Сергей уже зашивал живот, когда мысли его пришли в некоторый порядок и он стал думать о всей ситуации.
В общем, он поступил как сволочь. Он поставил в тяжелое положение Люсю. Сейчас он стал понимать, что явно бился головой о стенку, и не только своей головой. Он решал за других — он решал за Люсю, может ли она рисковать и чем она может рисковать. Он стал клясть себя, он бичевал и корил себя, но, с другой стороны, в нем рождалась новая сила, вернее, возрождалась старая сила, сила, которая была еще и до болезни и, более того, до операции глухонемого, до поездки. Нет, все же другая сила. Он сильнее стал. «Все же какая я сволочь! Только Люся могла на это пойти».
Сергей положил последний шов. Сестра сказала ему:
— Идите, доктор, я заклею. А говорят, вы больной. Все бы больные так оперировали. Вы приходите к нам работать после.

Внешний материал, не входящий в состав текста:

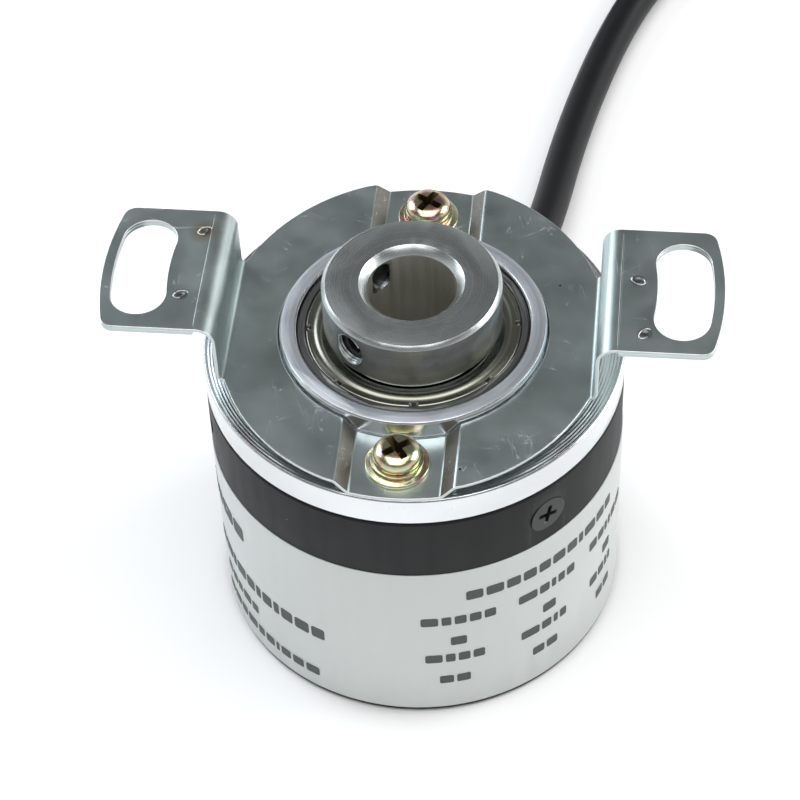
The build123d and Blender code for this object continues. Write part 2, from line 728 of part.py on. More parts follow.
side_way = (-out[1], out[0])
wire_gap = 0.15
wire_start = plug_face + plug_size[0] + wire_gap
jacket_pitch = 0.85
wire_lanes = [k - (wire_count - 1) / 2 for k in range(wire_count)]
with BuildPart() as inner_wires:
    for lane in wire_lanes:
        near = along(wire_start, pcb_bottom - 0.3 - plug_size[2] / 2)
        far = along(cable_inner_end - wire_gap, cable_z)
        add(straight_wire(
            (near[0] + lane * wire_pitch * side_way[0], near[1] + lane * wire_pitch * side_way[1], near[2]),
            (far[0] + lane * jacket_pitch * side_way[0], far[1] + lane * jacket_pitch * side_way[1], far[2]),
            wire_d))
inner_wires.part.label = "inner_wires"
export_step(inner_wires.part, "parts/inner_wires.step")

# ---------------------------------------------------------------- cable
clamp_w = 1.2
clamp_wall = 0.9
grommet_inner_end = cover_in_r - 1.2
with BuildPart() as cable_clamp:
    with BuildSketch(radial(cable_angle, grommet_inner_end, cable_z)):
        Circle(cable_r + clamp_wall)
        Circle(cable_r + cable_play, mode=Mode.SUBTRACT)
    extrude(amount=-clamp_w)
cable_clamp.part.label = "cable_clamp"
export_step(cable_clamp.part, "parts/cable_clamp.step")

with BuildPart() as cover_wall_ring:
    add(washer(body_r + label_t / 2, cover_in_r - cable_play, 0, body_h))
    with BuildSketch(grommet_axis):
        Circle(grommet_neck_r)
    extrude(amount=2 * body_r, mode=Mode.SUBTRACT)
with BuildPart() as cable_grommet:
    with BuildSketch(radial(cable_angle, grommet_inner_end, cable_z)):
        Circle(grommet_flange_r)
    extrude(amount=body_r - cover_wall / 2 - grommet_inner_end)
    with BuildSketch(radial(cable_angle, body_r - cover_wall / 2, cable_z)):
        Circle(grommet_base_r)
    extrude(amount=1.8)
    with BuildSketch(radial(cable_angle, body_r - cover_wall / 2 + 1.8, cable_z)):
        Circle(grommet_base_r)
    with BuildSketch(radial(cable_angle, body_r + grommet_len, cable_z)):
        Circle(grommet_tip_r)
    loft()
    add(cover_wall_ring.part, mode=Mode.SUBTRACT)
    with BuildSketch(grommet_axis):
        Circle(cable_r + cable_play)
    extrude(amount=2 * body_r, mode=Mode.SUBTRACT)
cable_grommet.part.label = "cable_grommet"
export_step(cable_grommet.part, "parts/cable_grommet.step")

rest_z = cable_r + floor_gap
cable_route = [
    along(cable_inner_end, cable_z), along(29.5, cable_z), along(44.0, 3.3),
    (11.1, 56.2, rest_z), (13.3, 67.3, rest_z), (16.1, 77.9, rest_z),
    (19.5, 86.6, rest_z), (23.1, 94.3, rest_z)]


def corner_radii(route):
    """The largest arcs that a cable's runs allow: one radius for each corner."""
    points = [Vector(*p) for p in route]
    radii = []
    for before, at, after in zip(points, points[1:], points[2:]):
        half_turn = radians((at - before).get_angle(after - at)) / 2
        radii.append(0.45 * min((at - before).length, (after - at).length) / tan(half_turn))
    return radii


def cable_tube(route, section_r):
    """A round tube along straight runs joined by arcs."""
    radii = corner_radii(route)
    print("arc radii", [round(r, 1) for r in radii])
    with BuildPart() as tube:
        with BuildLine():
            path = FilletPolyline(*route, radius=radii)
        with BuildSketch(Plane(path @ 0, z_dir=path % 0)):
            Circle(section_r)
        sweep()
    print("tube volume / (section x length)", round(tube.part.volume / (pi * section_r**2 * path.length), 4),
          "length", round(path.length, 1))
    return tube.part


cable = cable_tube(cable_route, cable_r)
cable.label = "cable"
export_step(cable, "parts/cable.step")

coil_shoulder = 2.0
with BuildPart() as cable_coil:
    with BuildSketch(Plane.XZ.offset(-coil_y)):
        with BuildLine():
            Polyline((coil_x + coil_inner_r, 0), (coil_x + coil_outer_r, 0),
                     (coil_x + coil_outer_r, coil_h / 2), (coil_x + coil_outer_r - coil_shoulder, coil_h),
                     (coil_x + coil_inner_r + coil_shoulder, coil_h), (coil_x + coil_inner_r, coil_h / 2), close=True)
        make_face()
    revolve(axis=Axis((coil_x, coil_y, 0), (0, 0, 1)))
cable_coil.part.label = "cable_coil"
export_step(cable_coil.part, "parts/cable_coil.step")

tie_inner = coil_inner_r - 0.2
tie_outer = coil_outer_r + 0.2
tie_mid = (tie_inner + tie_outer) / 2
a = radians(tie_angle)
tie_centre = (coil_x + tie_mid * cos(a), coil_y + tie_mid * sin(a), (coil_h + tie_t) / 2)
with BuildPart() as coil_tie:
    with BuildSketch(Plane(tie_centre, x_dir=(cos(a), sin(a), 0), z_dir=(-sin(a), cos(a), 0))):
        RectangleRounded(tie_outer - tie_inner + 2 * tie_t, coil_h + tie_t, 1.2)
        RectangleRounded(tie_outer - tie_inner, coil_h - tie_t, 1.0, mode=Mode.SUBTRACT)
    extrude(amount=tie_w / 2, both=True)
coil_tie.part.label = "coil_tie"
export_step(coil_tie.part, "parts/coil_tie.step")

# the cable's free end comes off the coil's far side and lies beside it
end_route = [(1.7, 149.5, 4.2), (-2.8, 150.8, 2.9), (-7.2, 151.6, rest_z), (-11.0, 151.9, rest_z)]
cable_end = cable_tube(end_route, cable_r)
cable_end.label = "cable_end"
export_step(cable_end, "parts/cable_end.step")

# each lead: its colour, its place in the jacket, and how far it fans out on the way to its tip
lead_fan = (
    ("green", (-0.95, 0.31), (-2.4, -3.2, -3.4)),
    ("white", (-0.59, -0.81), (-1.2, -1.5, -2.0)),
    ("yellow", (0.0, 1.0), (0.1, 0.3, 0.0)),
    ("red", (0.59, -0.81), (1.3, 1.8, 2.3)),
    ("black", (0.95, 0.31), (2.4, 3.1, 3.8)))
jacket_gap = 0.3
end_x, end_y, end_z = end_route[-1]
lead_z = lead_d / 2 + floor_gap
with BuildPart() as lead_tips:
    for colour, (root_y, root_z), (knee_y, toe_y, tip_y) in lead_fan:
        root = (end_x - jacket_gap, end_y + root_y, end_z + root_z)
        knee = (end_x - lead_len * 0.35, end_y + knee_y, lead_z)
        toe = (end_x - lead_len * 0.68, end_y + toe_y, lead_z)
        tip = (end_x - lead_len, end_y + tip_y, lead_z)
        lead = cable_tube([root, knee, toe, tip], lead_d / 2)
        lead.label = f"lead_{colour}"
        export_step(lead, f"parts/lead_{colour}.step")
        heading = (Vector(*tip) - Vector(*toe)).normalized()
        add(straight_wire(tip, tuple(Vector(*tip) + heading * tip_len), lead_d * 0.6))
lead_tips.part.label = "lead_tips"
export_step(lead_tips.part, "parts/lead_tips.step")
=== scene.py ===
# %% [markdown]
# # A hollow-shaft rotary encoder
# This file dresses a finished mechanical model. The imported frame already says
# where every part is and how it turns. Blender adds what the eye reads: turned
# aluminium, rolled sheet, plated screws, a printed label and a rubber cable.
# The frame is in metres. Sizes below are written in millimetres times MM.

# %% Load the frame
import json
import math

import bmesh
import bpy
from mathutils import Matrix, Vector

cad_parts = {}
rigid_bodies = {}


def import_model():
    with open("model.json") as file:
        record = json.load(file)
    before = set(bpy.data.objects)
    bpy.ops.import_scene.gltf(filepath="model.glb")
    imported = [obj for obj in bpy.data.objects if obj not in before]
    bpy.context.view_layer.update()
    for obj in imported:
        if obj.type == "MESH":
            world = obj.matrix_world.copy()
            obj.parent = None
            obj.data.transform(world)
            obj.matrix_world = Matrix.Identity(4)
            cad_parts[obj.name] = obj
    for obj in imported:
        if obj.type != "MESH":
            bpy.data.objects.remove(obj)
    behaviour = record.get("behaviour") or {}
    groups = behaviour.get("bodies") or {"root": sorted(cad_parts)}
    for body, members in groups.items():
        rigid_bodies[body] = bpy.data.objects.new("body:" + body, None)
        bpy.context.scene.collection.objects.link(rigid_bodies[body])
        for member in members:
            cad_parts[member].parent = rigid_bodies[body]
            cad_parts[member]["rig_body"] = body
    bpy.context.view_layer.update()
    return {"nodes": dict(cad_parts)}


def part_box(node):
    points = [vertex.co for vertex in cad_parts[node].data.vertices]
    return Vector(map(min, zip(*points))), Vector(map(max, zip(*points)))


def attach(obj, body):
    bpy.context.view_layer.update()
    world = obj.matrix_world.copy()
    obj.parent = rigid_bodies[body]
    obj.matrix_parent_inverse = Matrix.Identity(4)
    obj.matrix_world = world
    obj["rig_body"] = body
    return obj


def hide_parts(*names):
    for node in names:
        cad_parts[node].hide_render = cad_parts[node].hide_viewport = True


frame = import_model()
MM = 0.001
nodes = frame["nodes"]
body_of_node = {name: node["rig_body"] for name, node in nodes.items()}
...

«И она хочет приятное сказать», — подумал Сергей и вслух:
— Если бы вы не были стерильная, я б вас расцеловал. Впрочем, не уверен, что вам это нужно, вернее, уверен, что не нужно, но сейчас я о себе только думаю. — Тихонько хохотнул. — Спасибо ж вам всем большое, ребята. Ну, такое спасибо!..

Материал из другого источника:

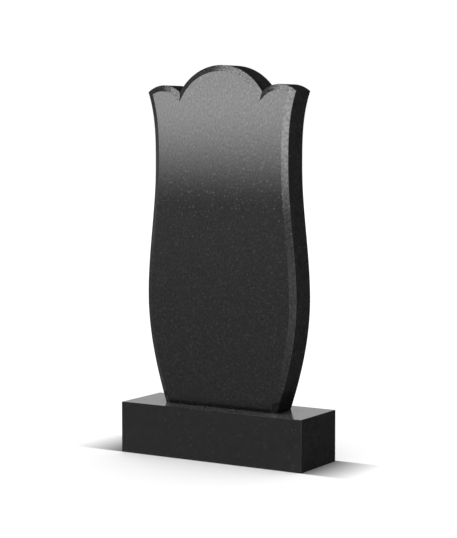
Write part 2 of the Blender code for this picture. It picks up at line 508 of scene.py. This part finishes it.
def stone_grain():
    """Colour of the stone: black crystals, dark grey ones between them and sparse pale flecks.

    Mottle goes from 0 to 1 over patches of a few crystals. Upright below 1 draws them out in
    height.
    """
    group, nodes, given, result = new_group(
        "stone_grain",
        [
            ("Crystal", 0.0032),
            ("Crystal Contrast", 0.9),
            ("Fleck Spacing", 0.011),
            ("Fleck Tone", 0.04),
            ("Dark", 0.0065),
            ("Mottle Size", 0.005),
            ("Upright", 1.0),
        ],
        [
            ("Color", "NodeSocketColor"),
            ("Crystal Tone", "NodeSocketFloat"),
            ("Mottle", "NodeSocketFloat"),
            ("Fleck", "NodeSocketFloat"),
        ],
    )
    place = nodes.add("ShaderNodeTexCoord").outputs["Object"]
    stretch = nodes.add("ShaderNodeCombineXYZ", {0: 1.0, 1: 1.0, 2: given.outputs["Upright"]})
    drawn = nodes.vector("MULTIPLY", place, stretch.outputs[0])
    scale = nodes.math("DIVIDE", 1.0, given.outputs["Mottle Size"])
    patches = nodes.noise(drawn, scale, 2.0)
    mottle = nodes.between(patches.outputs["Fac"], *MOTTLE_RANGE, 0.0, 1.0, "LINEAR")

    scale = nodes.math("DIVIDE", 1.0, given.outputs["Crystal"])
    crystals = nodes.add("ShaderNodeTexVoronoi", {"Vector": place, "Scale": scale})
    split = nodes.add("ShaderNodeSeparateColor", {"Color": crystals.outputs["Color"]})
    crystal_tone = split.outputs["Red"]

    scale = nodes.math("DIVIDE", 1.0, given.outputs["Fleck Spacing"])
    bent = nodes.noise(place, FLECK_BEND_SCALE, 1.0)
    shift = nodes.vector("MULTIPLY", bent.outputs["Color"], (FLECK_BEND,) * 3)
    moved = nodes.vector("ADD", place, shift)
    flecks = nodes.add("ShaderNodeTexVoronoi", {"Vector": moved, "Scale": scale})
    chance = nodes.add("ShaderNodeSeparateColor", {"Color": flecks.outputs["Color"]})
    size = nodes.between(chance.outputs["Green"], 0.0, 1.0, *FLECK_SIZES, "LINEAR")
    edge = nodes.math("SUBTRACT", size, flecks.outputs["Distance"])
    fleck = nodes.between(edge, 0.0, FLECK_EDGE)
    fleck = nodes.math("MULTIPLY", fleck, chance.outputs["Blue"])

    cloud = nodes.noise(place, CLOUD_SCALE, 3.0)
    cloud_tone = nodes.between(cloud.outputs["Fac"], *CLOUD_RANGE, *CLOUD_TONES, "LINEAR")
    dark = nodes.math("MULTIPLY", given.outputs["Dark"], cloud_tone)
    pale = nodes.between(crystal_tone, PALE_FROM, 1.0, *PALE_TONES, "LINEAR")
    pale = nodes.math("MULTIPLY_ADD", pale, given.outputs["Crystal Contrast"], 1.0)
    dark = nodes.math("MULTIPLY", dark, pale)
    mottled = nodes.between(mottle, 0.0, 1.0, *MOTTLE_TONES, "LINEAR")
    dark = nodes.math("MULTIPLY", dark, mottled)
    lit = nodes.math("MULTIPLY", fleck, given.outputs["Fleck Tone"])
    tone = nodes.math("ADD", dark, lit)
    nodes.tree.links.new(nodes.grey(tone), result.inputs["Color"])
    nodes.tree.links.new(crystal_tone, result.inputs["Crystal Tone"])
    nodes.tree.links.new(mottle, result.inputs["Mottle"])
    nodes.tree.links.new(fleck, result.inputs["Fleck"])
    return group


def surface_wave():
    """Normal of a worked surface: a slow wave from grinding, and a fine one from the grain.

    Upright below 1 draws the slow one out in height.
    """
    group, nodes, given, result = new_group(
        "surface_wave",
        [
            ("Wave Size", 0.02),
            ("Wave Height", 0.00002),
            ("Grain Size", 0.002),
            ("Grain Height", 0.000002),
            ("Upright", 1.0),
        ],
        [("Normal", "NodeSocketVector")],
    )
    stretch = nodes.add("ShaderNodeCombineXYZ", {0: 1.0, 1: 1.0, 2: given.outputs["Upright"]})
    place = nodes.add("ShaderNodeTexCoord").outputs["Object"]
    drawn = nodes.vector("MULTIPLY", place, stretch.outputs[0])
    waves = [(drawn, "Wave Size", "Wave Height"), (place, "Grain Size", "Grain Height")]
    heights = []
    for point, size, height in waves:
        scale = nodes.math("DIVIDE", 1.0, given.outputs[size])
        noise = nodes.noise(point, scale, 2.0)
        heights.append(nodes.math("MULTIPLY", noise.outputs["Fac"], given.outputs[height]))
    height = nodes.math("ADD", *heights)
    bump = nodes.add("ShaderNodeBump", {"Height": height, "Strength": 1.0, "Distance": 1.0})
    nodes.tree.links.new(bump.outputs["Normal"], result.inputs["Normal"])
    return group


def painted_foot_shading():
    """Painted shade near the stele's foot: gloss and colour times Tone at Low, rising to 1 at High.

    With Tone above 1 it is painted light instead.
    """
    group, nodes, given, result = new_group(
        "painted_foot_shading", [("Low", 0.0), ("High", 0.03), ("Tone", 1.0)], [("Share", "NodeSocketFloat")]
    )
    place = nodes.place()
    height = nodes.math("SUBTRACT", place.outputs["Z"], FOOT)
    low, high, tone = (given.outputs[name] for name in ("Low", "High", "Tone"))
    share = nodes.between(height, low, high, tone, 1.0, "LINEAR")
    nodes.tree.links.new(share, result.inputs["Share"])
    return group


def painted_flank_shade():
    """Painted shade on the base's top close beside the stele's flanks.

    Share is what the top keeps there of its own colour and sheen.
    """
    group, nodes, given, result = new_group(
        "painted_flank_shade", [("Reach", 0.03), ("Depth", 0.0)], [("Share", "NodeSocketFloat")]
    )
    place = nodes.place()
    out = nodes.math("SUBTRACT", nodes.math("ABSOLUTE", place.outputs["X"]), FOOT_WIDTH / 2)
    near = nodes.between(nodes.math("ABSOLUTE", out), 0.0, given.outputs["Reach"], 1.0, 0.0)
    along = nodes.math("ABSOLUTE", place.outputs["Y"])
    inside, outside = stele_high[1] - CONTACT_INSIDE, stele_high[1] + CONTACT_OUTSIDE
    beside = nodes.between(along, inside, outside, 1.0, 0.0)
    lost = nodes.math("MULTIPLY", nodes.math("MULTIPLY", near, beside), given.outputs["Depth"])
    nodes.tree.links.new(nodes.math("SUBTRACT", 1.0, lost), result.inputs["Share"])
    return group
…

— Ну ладно, ладно, Сереж, иди в палату. Я без тебя запишу, — Люся проводила его до отделения.
— Ида, Люсь, иди. Все в порядке.
— Нет, милый мой, ты при мне ляжешь и примешь опять нитроглицерин, тогда я спокойно пойду додежуривать.
— Ну хорошо, я согласен на все, что ты ни скажешь. Ты ж меня родила, понимаешь! А ничего плохого быть и не могло; по-моему, все было истинно, честно. Правда? Главное, чтоб ты хотела помочь. Я это точно знаю: «Чего хочет женщина — хочет бог».